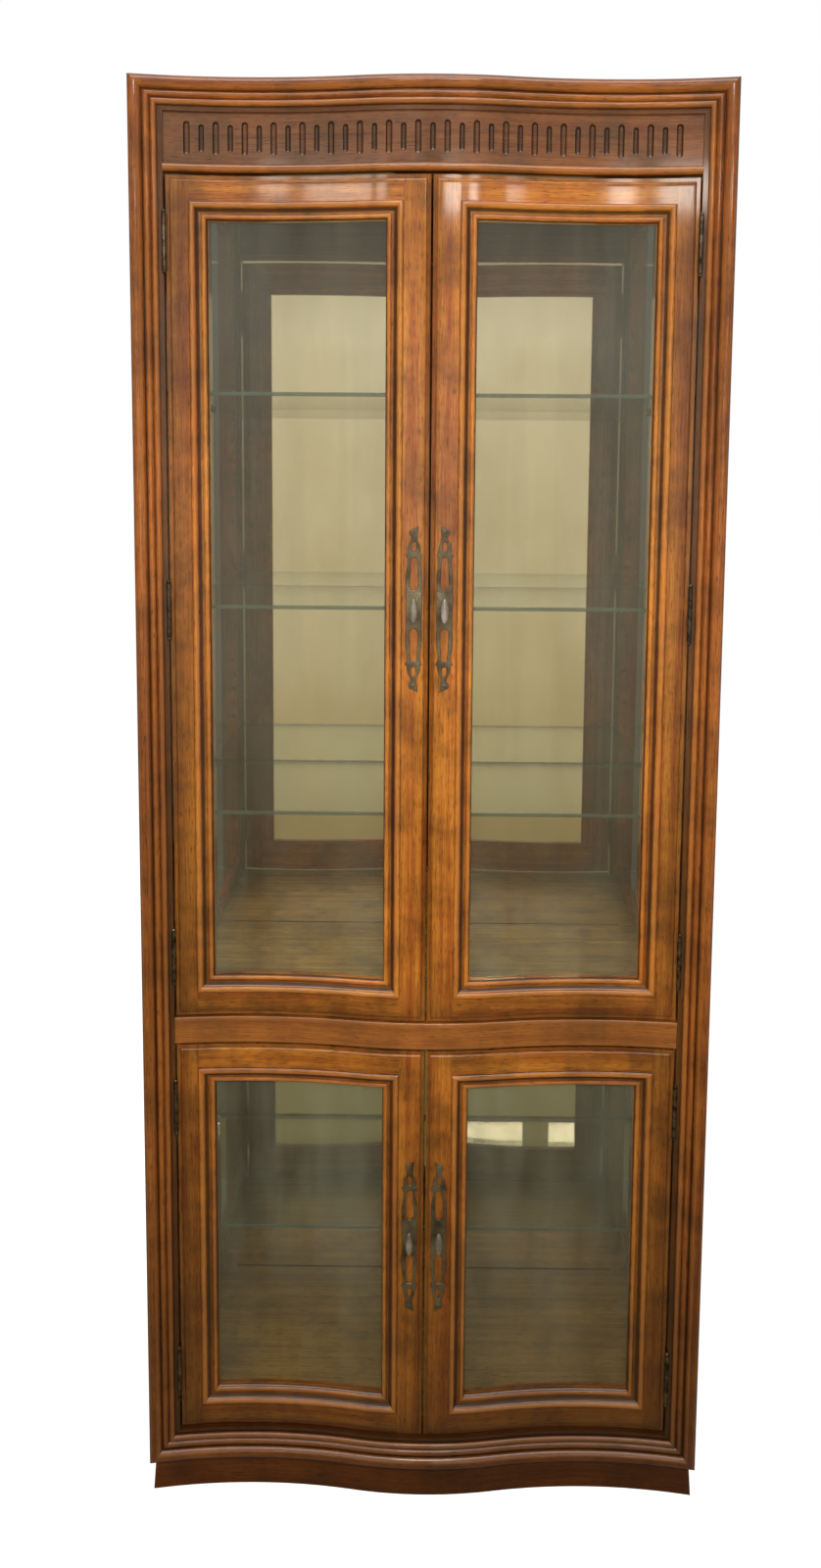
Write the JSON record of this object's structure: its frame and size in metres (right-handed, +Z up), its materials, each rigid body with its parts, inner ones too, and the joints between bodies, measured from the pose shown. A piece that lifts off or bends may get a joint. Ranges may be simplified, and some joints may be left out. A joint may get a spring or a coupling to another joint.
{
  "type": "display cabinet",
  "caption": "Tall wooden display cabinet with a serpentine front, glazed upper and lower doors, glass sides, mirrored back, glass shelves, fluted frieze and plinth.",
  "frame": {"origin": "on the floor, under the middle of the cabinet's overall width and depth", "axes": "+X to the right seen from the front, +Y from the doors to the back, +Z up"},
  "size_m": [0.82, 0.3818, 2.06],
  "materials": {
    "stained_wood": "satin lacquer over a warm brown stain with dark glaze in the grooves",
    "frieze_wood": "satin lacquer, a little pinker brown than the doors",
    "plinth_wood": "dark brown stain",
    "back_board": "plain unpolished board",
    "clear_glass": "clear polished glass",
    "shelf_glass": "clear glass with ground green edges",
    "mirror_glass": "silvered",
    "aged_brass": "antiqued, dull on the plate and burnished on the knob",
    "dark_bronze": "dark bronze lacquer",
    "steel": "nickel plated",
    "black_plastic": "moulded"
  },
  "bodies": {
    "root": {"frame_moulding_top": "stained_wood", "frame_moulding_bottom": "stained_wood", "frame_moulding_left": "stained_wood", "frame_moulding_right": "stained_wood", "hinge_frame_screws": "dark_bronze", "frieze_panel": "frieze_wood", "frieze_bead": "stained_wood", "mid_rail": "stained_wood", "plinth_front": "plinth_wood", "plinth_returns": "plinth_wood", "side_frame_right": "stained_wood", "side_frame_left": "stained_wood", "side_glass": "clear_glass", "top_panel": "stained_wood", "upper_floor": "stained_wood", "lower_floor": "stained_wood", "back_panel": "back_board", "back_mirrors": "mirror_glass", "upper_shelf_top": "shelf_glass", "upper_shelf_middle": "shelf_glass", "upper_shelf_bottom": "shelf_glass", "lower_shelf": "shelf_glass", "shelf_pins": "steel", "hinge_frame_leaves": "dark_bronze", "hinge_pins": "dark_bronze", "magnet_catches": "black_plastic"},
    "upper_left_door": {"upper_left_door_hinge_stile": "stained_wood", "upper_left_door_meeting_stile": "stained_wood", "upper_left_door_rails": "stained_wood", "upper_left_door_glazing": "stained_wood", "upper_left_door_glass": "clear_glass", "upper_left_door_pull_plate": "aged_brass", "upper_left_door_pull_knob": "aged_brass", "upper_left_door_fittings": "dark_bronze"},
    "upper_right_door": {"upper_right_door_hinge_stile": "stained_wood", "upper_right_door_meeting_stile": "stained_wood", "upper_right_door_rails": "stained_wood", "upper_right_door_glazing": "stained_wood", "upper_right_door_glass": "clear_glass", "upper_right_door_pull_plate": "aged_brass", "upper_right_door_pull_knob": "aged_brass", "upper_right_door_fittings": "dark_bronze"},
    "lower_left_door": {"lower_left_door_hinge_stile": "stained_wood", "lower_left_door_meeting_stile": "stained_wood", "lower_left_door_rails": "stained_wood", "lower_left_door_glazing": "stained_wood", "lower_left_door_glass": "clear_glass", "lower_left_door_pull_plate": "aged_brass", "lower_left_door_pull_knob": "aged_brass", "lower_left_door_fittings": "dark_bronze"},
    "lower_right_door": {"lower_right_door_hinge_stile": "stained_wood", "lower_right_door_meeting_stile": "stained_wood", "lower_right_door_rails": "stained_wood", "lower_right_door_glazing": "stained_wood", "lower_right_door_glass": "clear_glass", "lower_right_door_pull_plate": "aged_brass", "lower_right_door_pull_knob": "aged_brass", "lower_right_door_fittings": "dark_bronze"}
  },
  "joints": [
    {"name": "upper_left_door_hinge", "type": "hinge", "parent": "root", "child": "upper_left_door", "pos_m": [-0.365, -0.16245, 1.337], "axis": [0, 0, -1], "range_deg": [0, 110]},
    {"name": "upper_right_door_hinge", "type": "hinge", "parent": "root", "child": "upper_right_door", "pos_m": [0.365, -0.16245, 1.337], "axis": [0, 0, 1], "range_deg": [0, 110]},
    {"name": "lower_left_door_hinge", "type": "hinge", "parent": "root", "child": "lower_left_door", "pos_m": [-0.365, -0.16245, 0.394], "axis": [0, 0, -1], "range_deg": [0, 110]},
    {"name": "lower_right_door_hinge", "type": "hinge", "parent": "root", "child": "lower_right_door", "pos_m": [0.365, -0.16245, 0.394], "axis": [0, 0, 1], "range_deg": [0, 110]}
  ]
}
········
Stated goal
Go through the material above line by line and copy it exactly.

Task result
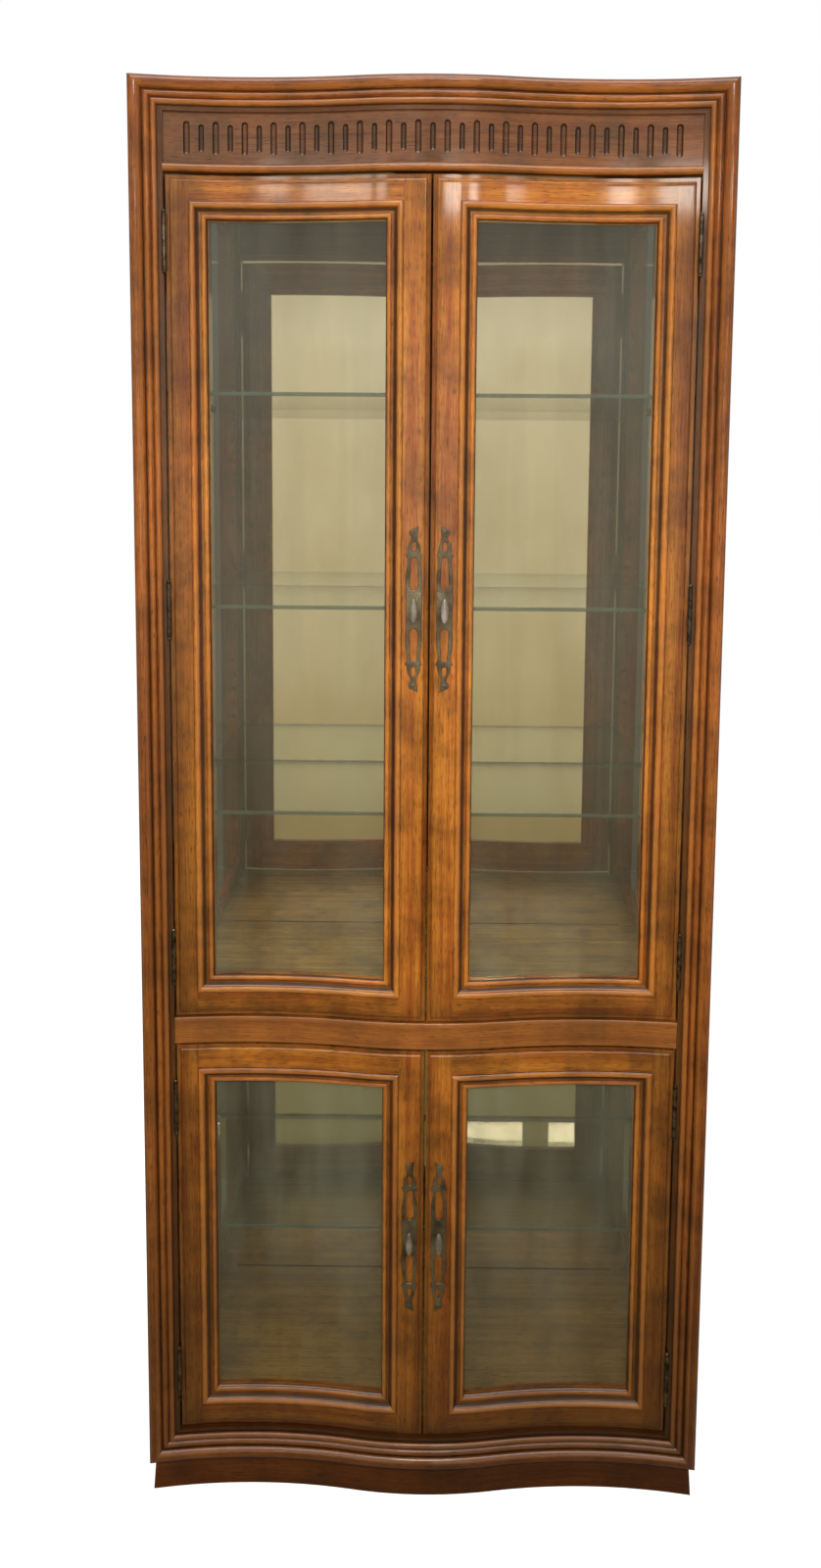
Write the JSON record of this object's structure: its frame and size in metres (right-handed, +Z up), its materials, each rigid body with its parts, inner ones too, and the joints between bodies, measured from the pose shown. A piece that lifts off or bends may get a joint. Ranges may be simplified, and some joints may be left out. A joint may get a spring or a coupling to another joint.
{
  "type": "display cabinet",
  "caption": "Tall wooden display cabinet with a serpentine front, glazed upper and lower doors, glass sides, mirrored back, glass shelves, fluted frieze and plinth.",
  "frame": {"origin": "on the floor, under the middle of the cabinet's overall width and depth", "axes": "+X to the right seen from the front, +Y from the doors to the back, +Z up"},
  "size_m": [0.82, 0.3818, 2.06],
  "materials": {
    "stained_wood": "satin lacquer over a warm brown stain with dark glaze in the grooves",
    "frieze_wood": "satin lacquer, a little pinker brown than the doors",
    "plinth_wood": "dark brown stain",
    "back_board": "plain unpolished board",
    "clear_glass": "clear polished glass",
    "shelf_glass": "clear glass with ground green edges",
    "mirror_glass": "silvered",
    "aged_brass": "antiqued, dull on the plate and burnished on the knob",
    "dark_bronze": "dark bronze lacquer",
    "steel": "nickel plated",
    "black_plastic": "moulded"
  },
  "bodies": {
    "root": {"frame_moulding_top": "stained_wood", "frame_moulding_bottom": "stained_wood", "frame_moulding_left": "stained_wood", "frame_moulding_right": "stained_wood", "hinge_frame_screws": "dark_bronze", "frieze_panel": "frieze_wood", "frieze_bead": "stained_wood", "mid_rail": "stained_wood", "plinth_front": "plinth_wood", "plinth_returns": "plinth_wood", "side_frame_right": "stained_wood", "side_frame_left": "stained_wood", "side_glass": "clear_glass", "top_panel": "stained_wood", "upper_floor": "stained_wood", "lower_floor": "stained_wood", "back_panel": "back_board", "back_mirrors": "mirror_glass", "upper_shelf_top": "shelf_glass", "upper_shelf_middle": "shelf_glass", "upper_shelf_bottom": "shelf_glass", "lower_shelf": "shelf_glass", "shelf_pins": "steel", "hinge_frame_leaves": "dark_bronze", "hinge_pins": "dark_bronze", "magnet_catches": "black_plastic"},
    "upper_left_door": {"upper_left_door_hinge_stile": "stained_wood", "upper_left_door_meeting_stile": "stained_wood", "upper_left_door_rails": "stained_wood", "upper_left_door_glazing": "stained_wood", "upper_left_door_glass": "clear_glass", "upper_left_door_pull_plate": "aged_brass", "upper_left_door_pull_knob": "aged_brass", "upper_left_door_fittings": "dark_bronze"},
    "upper_right_door": {"upper_right_door_hinge_stile": "stained_wood", "upper_right_door_meeting_stile": "stained_wood", "upper_right_door_rails": "stained_wood", "upper_right_door_glazing": "stained_wood", "upper_right_door_glass": "clear_glass", "upper_right_door_pull_plate": "aged_brass", "upper_right_door_pull_knob": "aged_brass", "upper_right_door_fittings": "dark_bronze"},
    "lower_left_door": {"lower_left_door_hinge_stile": "stained_wood", "lower_left_door_meeting_stile": "stained_wood", "lower_left_door_rails": "stained_wood", "lower_left_door_glazing": "stained_wood", "lower_left_door_glass": "clear_glass", "lower_left_door_pull_plate": "aged_brass", "lower_left_door_pull_knob": "aged_brass", "lower_left_door_fittings": "dark_bronze"},
    "lower_right_door": {"lower_right_door_hinge_stile": "stained_wood", "lower_right_door_meeting_stile": "stained_wood", "lower_right_door_rails": "stained_wood", "lower_right_door_glazing": "stained_wood", "lower_right_door_glass": "clear_glass", "lower_right_door_pull_plate": "aged_brass", "lower_right_door_pull_knob": "aged_brass", "lower_right_door_fittings": "dark_bronze"}
  },
  "joints": [
    {"name": "upper_left_door_hinge", "type": "hinge", "parent": "root", "child": "upper_left_door", "pos_m": [-0.365, -0.16245, 1.337], "axis": [0, 0, -1], "range_deg": [0, 110]},
    {"name": "upper_right_door_hinge", "type": "hinge", "parent": "root", "child": "upper_right_door", "pos_m": [0.365, -0.16245, 1.337], "axis": [0, 0, 1], "range_deg": [0, 110]},
    {"name": "lower_left_door_hinge", "type": "hinge", "parent": "root", "child": "lower_left_door", "pos_m": [-0.365, -0.16245, 0.394], "axis": [0, 0, -1], "range_deg": [0, 110]},
    {"name": "lower_right_door_hinge", "type": "hinge", "parent": "root", "child": "lower_right_door", "pos_m": [0.365, -0.16245, 0.394], "axis": [0, 0, 1], "range_deg": [0, 110]}
  ]
}